A Trademark in computer security is a contract between code that verifies security properties of an object and code that requires that an object have certain security properties. As such it is useful in ensuring secure information flow. In object-oriented languages, trademarking is analogous to signing of data but can often be implemented without cryptography.

So a developer can trademark an object and use information-hiding to ensure that other modules can't forge the trademark. Then a client can be sure that the presence of the trademark (sometimes as simple as instanceof) implies that the property holds at runtime.

For example, the output of an HTML sanitizer and an HTML template that sanitizes all inputs might be trademarked as known-safe HTML. Downstream code could check the trademark to distinguish between content that still needs to be treated with suspicion from that which originated within the system or which has been filtered on entry into the security domain.

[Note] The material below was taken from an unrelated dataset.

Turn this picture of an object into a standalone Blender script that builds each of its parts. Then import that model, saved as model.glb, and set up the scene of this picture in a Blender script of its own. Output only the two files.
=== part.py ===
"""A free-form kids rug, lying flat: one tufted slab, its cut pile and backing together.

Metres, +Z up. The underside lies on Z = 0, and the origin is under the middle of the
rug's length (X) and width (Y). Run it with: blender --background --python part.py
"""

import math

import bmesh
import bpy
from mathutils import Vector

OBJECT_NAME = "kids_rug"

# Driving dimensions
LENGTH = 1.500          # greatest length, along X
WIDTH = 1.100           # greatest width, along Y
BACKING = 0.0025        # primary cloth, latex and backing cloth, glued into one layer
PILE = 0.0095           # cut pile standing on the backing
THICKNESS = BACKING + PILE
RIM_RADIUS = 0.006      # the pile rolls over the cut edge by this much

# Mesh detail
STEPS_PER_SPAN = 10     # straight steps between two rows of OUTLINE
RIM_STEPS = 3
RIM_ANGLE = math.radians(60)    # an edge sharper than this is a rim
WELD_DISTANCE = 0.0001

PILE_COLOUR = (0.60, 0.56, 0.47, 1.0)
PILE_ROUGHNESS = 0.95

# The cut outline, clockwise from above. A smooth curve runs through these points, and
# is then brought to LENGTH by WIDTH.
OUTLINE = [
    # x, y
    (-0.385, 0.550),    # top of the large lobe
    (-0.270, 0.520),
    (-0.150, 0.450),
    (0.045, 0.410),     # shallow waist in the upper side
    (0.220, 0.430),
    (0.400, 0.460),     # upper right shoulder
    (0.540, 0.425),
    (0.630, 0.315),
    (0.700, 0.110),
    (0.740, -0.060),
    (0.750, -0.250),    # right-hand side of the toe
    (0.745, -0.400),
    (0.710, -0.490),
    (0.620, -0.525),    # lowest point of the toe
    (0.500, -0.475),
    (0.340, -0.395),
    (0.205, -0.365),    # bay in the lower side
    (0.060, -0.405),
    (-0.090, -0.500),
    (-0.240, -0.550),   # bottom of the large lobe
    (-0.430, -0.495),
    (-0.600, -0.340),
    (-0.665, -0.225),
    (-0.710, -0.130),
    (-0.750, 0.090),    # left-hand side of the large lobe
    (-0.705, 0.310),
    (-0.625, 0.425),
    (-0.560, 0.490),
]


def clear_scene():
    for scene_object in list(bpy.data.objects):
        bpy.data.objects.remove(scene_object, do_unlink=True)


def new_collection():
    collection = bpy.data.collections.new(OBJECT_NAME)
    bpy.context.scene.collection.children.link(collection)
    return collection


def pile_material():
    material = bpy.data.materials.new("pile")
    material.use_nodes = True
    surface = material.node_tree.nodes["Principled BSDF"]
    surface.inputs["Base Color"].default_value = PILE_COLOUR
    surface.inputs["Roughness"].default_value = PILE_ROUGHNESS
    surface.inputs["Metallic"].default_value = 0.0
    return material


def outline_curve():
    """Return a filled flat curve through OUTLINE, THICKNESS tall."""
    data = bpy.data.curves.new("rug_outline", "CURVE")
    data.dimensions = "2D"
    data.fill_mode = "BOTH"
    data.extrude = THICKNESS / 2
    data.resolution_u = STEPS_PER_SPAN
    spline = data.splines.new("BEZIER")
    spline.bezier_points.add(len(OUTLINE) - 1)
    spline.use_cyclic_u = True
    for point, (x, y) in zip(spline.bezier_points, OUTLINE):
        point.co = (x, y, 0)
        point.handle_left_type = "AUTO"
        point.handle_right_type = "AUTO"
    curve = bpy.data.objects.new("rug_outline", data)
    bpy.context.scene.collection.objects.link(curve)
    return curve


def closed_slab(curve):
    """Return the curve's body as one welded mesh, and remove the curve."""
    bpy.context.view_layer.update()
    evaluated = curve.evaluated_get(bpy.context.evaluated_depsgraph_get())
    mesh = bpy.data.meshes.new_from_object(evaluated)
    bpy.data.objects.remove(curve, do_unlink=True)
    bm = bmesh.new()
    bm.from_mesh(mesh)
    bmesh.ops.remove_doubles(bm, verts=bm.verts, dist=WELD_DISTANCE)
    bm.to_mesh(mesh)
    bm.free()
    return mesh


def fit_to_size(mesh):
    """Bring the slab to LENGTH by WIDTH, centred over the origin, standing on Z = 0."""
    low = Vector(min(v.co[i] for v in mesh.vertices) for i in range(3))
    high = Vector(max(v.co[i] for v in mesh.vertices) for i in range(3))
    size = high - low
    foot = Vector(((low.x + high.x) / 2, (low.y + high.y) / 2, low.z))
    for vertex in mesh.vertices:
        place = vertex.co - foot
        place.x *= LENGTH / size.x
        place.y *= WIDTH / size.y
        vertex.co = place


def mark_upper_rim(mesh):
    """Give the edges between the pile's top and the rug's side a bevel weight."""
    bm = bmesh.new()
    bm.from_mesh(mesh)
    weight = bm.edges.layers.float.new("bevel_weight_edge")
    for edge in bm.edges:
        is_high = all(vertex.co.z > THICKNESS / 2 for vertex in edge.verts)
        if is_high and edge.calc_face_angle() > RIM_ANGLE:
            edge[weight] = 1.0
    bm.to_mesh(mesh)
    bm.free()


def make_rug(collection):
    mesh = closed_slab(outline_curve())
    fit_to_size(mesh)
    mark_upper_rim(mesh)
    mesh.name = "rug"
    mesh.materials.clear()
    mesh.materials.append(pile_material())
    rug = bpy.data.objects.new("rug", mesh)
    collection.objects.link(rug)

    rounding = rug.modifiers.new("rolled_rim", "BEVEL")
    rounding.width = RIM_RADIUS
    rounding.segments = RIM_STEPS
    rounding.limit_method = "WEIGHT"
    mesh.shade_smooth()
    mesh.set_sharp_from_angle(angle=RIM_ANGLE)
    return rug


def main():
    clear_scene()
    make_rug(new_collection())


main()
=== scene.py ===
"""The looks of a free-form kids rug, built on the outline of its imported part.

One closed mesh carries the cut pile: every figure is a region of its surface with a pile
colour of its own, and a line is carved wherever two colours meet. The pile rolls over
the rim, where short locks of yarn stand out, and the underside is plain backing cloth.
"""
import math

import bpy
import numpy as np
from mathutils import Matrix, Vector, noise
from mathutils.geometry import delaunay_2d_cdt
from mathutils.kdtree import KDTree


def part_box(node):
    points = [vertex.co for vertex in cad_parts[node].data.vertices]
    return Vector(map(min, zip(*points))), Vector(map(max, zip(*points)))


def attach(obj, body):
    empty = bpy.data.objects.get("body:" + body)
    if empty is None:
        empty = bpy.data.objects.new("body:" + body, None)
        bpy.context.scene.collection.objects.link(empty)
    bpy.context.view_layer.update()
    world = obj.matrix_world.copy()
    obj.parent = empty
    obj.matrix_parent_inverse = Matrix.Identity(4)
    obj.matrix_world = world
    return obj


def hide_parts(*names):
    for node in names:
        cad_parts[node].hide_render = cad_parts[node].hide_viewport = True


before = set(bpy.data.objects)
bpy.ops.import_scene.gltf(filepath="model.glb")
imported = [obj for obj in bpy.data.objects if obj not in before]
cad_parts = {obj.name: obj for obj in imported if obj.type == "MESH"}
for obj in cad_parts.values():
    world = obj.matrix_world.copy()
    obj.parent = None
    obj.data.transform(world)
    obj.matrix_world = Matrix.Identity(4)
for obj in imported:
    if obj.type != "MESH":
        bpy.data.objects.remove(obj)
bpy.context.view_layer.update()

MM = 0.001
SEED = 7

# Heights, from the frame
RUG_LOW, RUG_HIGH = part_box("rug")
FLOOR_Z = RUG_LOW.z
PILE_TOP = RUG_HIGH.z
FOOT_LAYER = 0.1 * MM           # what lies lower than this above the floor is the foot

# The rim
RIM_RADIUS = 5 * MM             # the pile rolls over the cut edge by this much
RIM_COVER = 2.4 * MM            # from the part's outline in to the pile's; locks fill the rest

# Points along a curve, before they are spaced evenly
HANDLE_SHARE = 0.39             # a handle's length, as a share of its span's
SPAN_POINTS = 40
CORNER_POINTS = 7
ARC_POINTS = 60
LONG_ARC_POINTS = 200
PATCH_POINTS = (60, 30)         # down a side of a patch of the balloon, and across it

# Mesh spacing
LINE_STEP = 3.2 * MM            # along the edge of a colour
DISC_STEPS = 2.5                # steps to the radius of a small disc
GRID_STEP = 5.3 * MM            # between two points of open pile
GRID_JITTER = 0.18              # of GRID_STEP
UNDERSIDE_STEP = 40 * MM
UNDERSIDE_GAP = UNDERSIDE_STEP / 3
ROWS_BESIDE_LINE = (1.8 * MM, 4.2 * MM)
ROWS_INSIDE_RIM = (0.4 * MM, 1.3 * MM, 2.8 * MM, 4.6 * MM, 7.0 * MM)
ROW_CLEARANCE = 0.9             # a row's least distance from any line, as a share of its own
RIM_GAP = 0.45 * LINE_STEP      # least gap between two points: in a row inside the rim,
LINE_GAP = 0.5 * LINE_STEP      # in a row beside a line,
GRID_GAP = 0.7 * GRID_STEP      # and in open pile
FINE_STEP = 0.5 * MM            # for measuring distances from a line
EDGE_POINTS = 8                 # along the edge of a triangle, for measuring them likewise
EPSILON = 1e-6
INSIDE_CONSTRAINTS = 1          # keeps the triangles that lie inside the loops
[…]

By contrast, a coding guideline could be

When you need to verify that a security property, like well-formedness or provenance, holds, either use one of the validator libraries written by our security engineers, or check that the input has a trademark so that you know the property was checked upstream.

The pattern explains how to design an object or module with certain security properties, and the guidelines point clients who require that property at ways to maintain it in their code.

Patterns explain the relationship between invariants and design/API decisions, whereas guidelines establish what practices to use & when so that developers can effectively coordinate their work.


When working in an object-oriented language with weak information hiding, object trademarking is tougher, so a coding guideline might be

Don't forge trademarks or the secure kernel team will hunt you down.

which doesn't advocate the use of a secure design pattern, but when followed improves system security by preventing abuses of language features that violate security contracts.